» DIRECTION
Repeat every line, exactly, from the very first through the one where "crest_chamfer = 0.8; // [0.2:0.05:1]" appears. Add nothing else.

» SOURCE EXCERPT
__________________________________________________

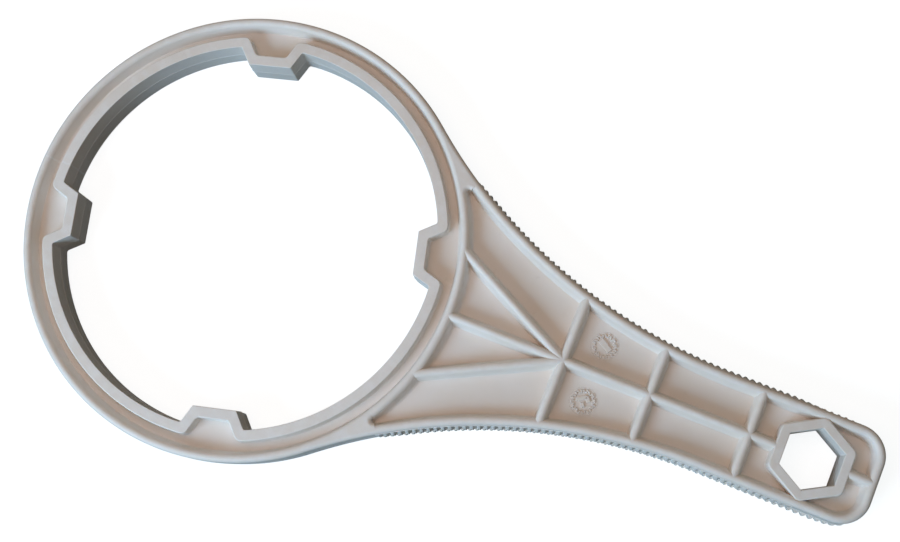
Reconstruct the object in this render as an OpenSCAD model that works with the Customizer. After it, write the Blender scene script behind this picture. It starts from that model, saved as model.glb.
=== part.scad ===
// Ring wrench for slim cartridge filter housings, moulded in one piece.
// Origin: centre of the ring, on the plane the wrench lies on.
// +X runs along the handle, +Z runs up through the ring. Millimetres.

/* [Ring] */
// Clear diameter of the ring between the lugs
ring_bore = 118; // [100:0.5:140]
// Outside diameter of the ring
ring_outside = 137.6; // [120:0.2:160]
// Width of the wall around the bore and around the lugs
inner_wall = 3; // [2:0.1:5]

/* [Lugs] */
// Number of lugs that grip the housing cap
lug_count = 4; // [2:1:6]
// Distance from the ring centre to the flat tip of a lug
lug_tip_reach = 52.9; // [45:0.1:58]
// Width of the flat tip of a lug
lug_tip_width = 13.4; // [8:0.1:24]
// Angle between a lug flank and the lug centre line
lug_flank_angle = 29.5; // [0:0.5:45]
// Angle from the handle to the first lug
lug_turn = 14.9; // [0:0.1:45]

/* [Section] */
// Full thickness of the wrench
thickness = 12.4; // [8:0.1:20]
// Thickness of the web between the ribs
web_thickness = 3.4; // [2:0.1:6]
// Width of the rim and the handle walls at the web
wall_width = 3; // [2:0.1:5]
// Width of the rim and the handle walls just under their crest
wall_crest_width = 2.8; // [1.6:0.1:4]
// Width of a rib at the web
rib_width = 3.2; // [2:0.1:5]
// Width of a rib just under its crest
rib_crest_width = 2.4; // [1.2:0.1:4]
// Height and width of the slopes that take the corners off every crest
crest_chamfer = 0.8; // [0.2:0.05:1]

/* [Handle] */
// Distance from the ring centre to the end of the handle
handle_reach = 198; // [150:1:260]
// Half the width of the straight part of the handle
handle_half_width = 14.6; // [10:0.1:20]
// Radius of the flare that runs from the handle out to the ring
flare_radius = 167; // [80:1:260]
// Outside corner radius at the end of the handle
end_corner_radius = 9; // [4:0.5:12]

/* [Ribs] */
// Distance from the ring centre to the first pair of cross ribs
cross_rib_1_at = 103.6; // [90:0.1:115]
// Distance from the ring centre to the second pair of cross ribs
cross_rib_2_at = 130.2; // [118:0.1:142]
// Distance from the ring centre to the third pair of cross ribs
cross_rib_3_at = 160.2; // [148:0.1:164]
// Angle between the spine and a diagonal rib
diagonal_angle = 26.8; // [15:0.1:40]

/* [Hexagon socket] */
// Distance from the ring centre to the centre of the hexagon
hex_at = 178.7; // [170:0.1:182]
// Width of the hexagon hole across its flats
hex_across_flats = 16; // [8:0.1:18]
// Width of the wall around the hexagon
hex_wall = 2.8; // [2:0.1:4]

/* [Grip teeth] */
// Distance between two teeth
tooth_pitch = 2.11; // [1.5:0.01:4]
// Distance from the ring centre to the first tooth
teeth_from = 61.7; // [58:0.1:90]
// Distance from the ring centre to the last tooth on the front half
front_teeth_to = 178.5; // [120:0.5:184]
// Distance from the ring centre to the last tooth on the back half
back_teeth_to = 188; // [120:0.5:189]

/* [Date marks] */
// Distance from the ring centre to the date marks
mark_at = 113.2; // [108:0.1:124]
// Radius of a date mark
mark_radius = 3.8; // [2:0.1:5]

/* [Hidden] */
$fn = 180;
flare_fn = 720;
half = thickness / 2;
half_web = web_thickness / 2;
bore_radius = ring_bore / 2;
rim_radius = ring_outside / 2;
channel_inside = bore_radius + inner_wall;
channel_outside = rim_radius - wall_width;
rim_crest = rim_radius - wall_crest_width / 2;
flare_y = flare_radius + handle_half_width;
flare_x = sqrt(pow(rim_radius + flare_radius, 2) - pow(flare_y, 2));
// The flare leaves the ring at this angle from the handle.
flare_start = atan2(flare_y, flare_x);
// The handle wall gains its full width this far along the flare.
gusset_full = sqrt(2 * wall_width / (1 / rim_radius + 1 / flare_radius)) / flare_radius * 180 / PI;
wall_start = 90 - flare_start - gusset_full;
gusset_span = 0.85 * gusset_full;
gusset_y = rim_radius * sin(flare_start);
wall_inside = handle_half_width - wall_width;
end_corner_at = handle_reach - end_corner_radius;
end_corner_y = handle_half_width - end_corner_radius;
hex_outside = (hex_across_flats / 2 + hex_wall) / cos(30);
tooth_skin = 0.15;
tooth_height = tooth_pitch / 2 - 0.1;
tooth_tip = 0.1;
tooth_band = half - crest_chamfer - 1;
plastic = "Gainsboro";

// A plate of the given thickness, centred on the mid plane.
module plate(height) {
    translate([0, 0, half - height / 2]) linear_extrude(height) children();
}

// Puts the right-hand copy of a left-hand shape where it belongs.
module on_side(side) {
    if (side > 0) children();
    else mirror([0, 1, 0]) children();
}

// ---- Sections: X is across the wall, Y is the height from the mid plane ----

// Section with a sloped crest, between two faces that may lean inwards.
module crested_section(foot_from, foot_to, crest_from, crest_to) {
    shoulder = half - crest_chamfer;
    upper = [
        [foot_from, half_web], [crest_from, shoulder],
        [crest_from + crest_chamfer, half], [crest_to - crest_chamfer, half],
        [crest_to, shoulder], [foot_to, half_web]
    ];
    lower = [for (index = [len(upper) - 1:-1:0]) [upper[index][0], -upper[index][1]]];
    polygon(concat(upper, lower));
}

// Section of the rim and the handle walls. X = 0 is the outer face.
module wall_section() {
    crested_section(0, wall_width, 0, wall_crest_width);
}

// Section of a rib, centred on X = 0.
module rib_section() {
    crested_section(-rib_width / 2, rib_width / 2, -rib_crest_width / 2, rib_crest_width / 2);
}

// A rib that starts at a point and runs for a length at an angle in the plane.
module rib(from, angle, length) {
    translate([from[0], from[1], half]) rotate([0, 0, angle])
        rotate([90, 0, 90]) linear_extrude(length) rib_section();
}

// ---- Ring ----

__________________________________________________

» TASK SOLUTION
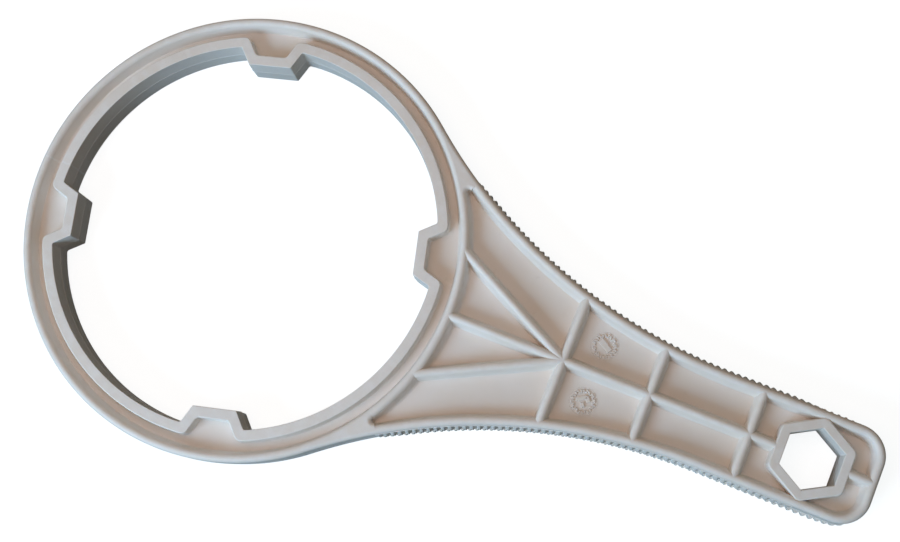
Reconstruct the object in this render as an OpenSCAD model that works with the Customizer. After it, write the Blender scene script behind this picture. It starts from that model, saved as model.glb.
=== part.scad ===
// Ring wrench for slim cartridge filter housings, moulded in one piece.
// Origin: centre of the ring, on the plane the wrench lies on.
// +X runs along the handle, +Z runs up through the ring. Millimetres.

/* [Ring] */
// Clear diameter of the ring between the lugs
ring_bore = 118; // [100:0.5:140]
// Outside diameter of the ring
ring_outside = 137.6; // [120:0.2:160]
// Width of the wall around the bore and around the lugs
inner_wall = 3; // [2:0.1:5]

/* [Lugs] */
// Number of lugs that grip the housing cap
lug_count = 4; // [2:1:6]
// Distance from the ring centre to the flat tip of a lug
lug_tip_reach = 52.9; // [45:0.1:58]
// Width of the flat tip of a lug
lug_tip_width = 13.4; // [8:0.1:24]
// Angle between a lug flank and the lug centre line
lug_flank_angle = 29.5; // [0:0.5:45]
// Angle from the handle to the first lug
lug_turn = 14.9; // [0:0.1:45]

/* [Section] */
// Full thickness of the wrench
thickness = 12.4; // [8:0.1:20]
// Thickness of the web between the ribs
web_thickness = 3.4; // [2:0.1:6]
// Width of the rim and the handle walls at the web
wall_width = 3; // [2:0.1:5]
// Width of the rim and the handle walls just under their crest
wall_crest_width = 2.8; // [1.6:0.1:4]
// Width of a rib at the web
rib_width = 3.2; // [2:0.1:5]
// Width of a rib just under its crest
rib_crest_width = 2.4; // [1.2:0.1:4]
// Height and width of the slopes that take the corners off every crest
crest_chamfer = 0.8; // [0.2:0.05:1]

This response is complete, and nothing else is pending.